The Lieutenant Governor’s comments centered around education; preparing the young for the jobs of the “knowledge-based economy,” which I put in quotes because she said that exactly, and this happens to be one of the phrases that triggers irritation in your favorite derelict lawyer – turned political dissident.

The idea behind the knowledge-based economy comes from the plan for the post-Cold War America. As the Soviet Union wound down, the plans for a global, integrated economy that were shelved shortly after the Second World War were revisited.

America, which up until then had relied on its overwhelming industrial output for its wealth, decided that the new comparative advantage would be in the “knowledge economy.” Governments, businesses, and foundations associated with education began planning academic curricula for the new economy which they imagined would take effect.

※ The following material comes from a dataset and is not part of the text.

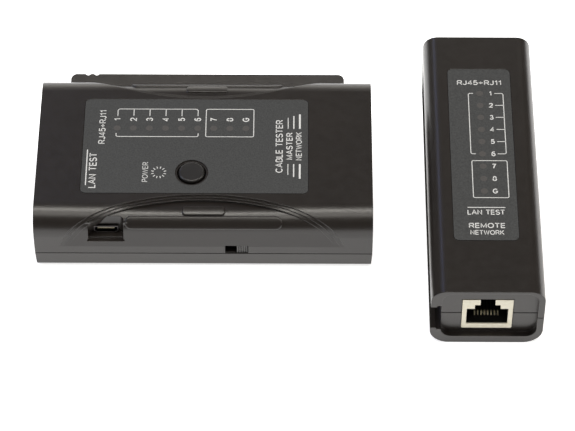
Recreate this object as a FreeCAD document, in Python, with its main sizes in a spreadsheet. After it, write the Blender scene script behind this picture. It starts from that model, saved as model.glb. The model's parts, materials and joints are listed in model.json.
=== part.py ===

Because Americans would be far too rich from tech stocks and mortgaged houses to bother with the dirty fingernails of manufacturing, those who needed income would have to cater to the needs of the newly wealthy and the best jobs for the new service economy would only be open to the educated.

Thus, we were saddled with an educational model designed for an economy that was to be designed in accordance with political speculations and not real human needs, and the entire thing blew up. NAFTA turned factory workers into store clerks and Mexican subsistence farmers into illegal immigrants, college turned young Americans into Helots, and the jobs of the “knowledge-based economy” have not materialized except inside the government and government-supported industries. (See “Think College is Critical? Bureau of Labor Statistics Projections Suggest Otherwise”)

Public-Private Partnership. Read: State Corporatist Socialism

The final comment by the Lieutenant Governor was a pitch for the public-private project called the Skilled Iowa Initiative. I checked out their website and apparently the entire initiative is to promote the National Career Readiness Certificate.

Brought to you by the people from ACT, it allows you to prove that you can read and add, which you used to be able to prove by graduating from the second grade. Then again, you can’t get “Platinum Certification” from the second grade.

Wind-Industrial Complex

As I walked through the main hall and examined the exhibitor booths, the thing that jumped out at me was just how much of the wind energy industry that really isn’t the wind energy industry.

Construction companies, community colleges, environmental consultants, computer services, and even law firms are in on the act. The IWEA appears to have close relationships with the Nyemaster firm – who had a booth there – as well as the Brown Winick firm – the IWEA website indicates that a couple of their directors are partners at Brown Winick – both of Des Moines.

Hippies often like to cite Dwight Eisenhower in regard to defense spending, particularly his comment that “In the Councils of Government we must guard against the acquisition of unwarranted influence – whether sought or unsought – by the Military-Industrial Complex.”

If you watch his entire Farewell Address – which is about 15 minutes and available on You tube – you will see that Ike was warning about the situation we have right now; an economy too heavily dominated by the public sector, where government subsidy is substituted for private sector growth, and when private interests grow dependent on certain government programs and thus become vociferous lobbyists for continuing their own line items.

“Weighed in the light of a broader consideration”

What have we done, besides building another state-sponsored pressure group? Turning off the tax credits would provoke hostility from the entire structure of energy consultants, lawyers, and lobbyists.

But, then again, who would want to upset the apple cart; these are “industrial jobs” after all, and landowners are earning royalties, and we now export wind-generated electricity (the United States is also the largest exporter of military hardware), so when electric bills go up to cover the installation costs of these turbines ( as reported by the Cedar Rapids Gazette, “Alliant Energy seeks 13.8 percent rate increase,”) well, that is just progress.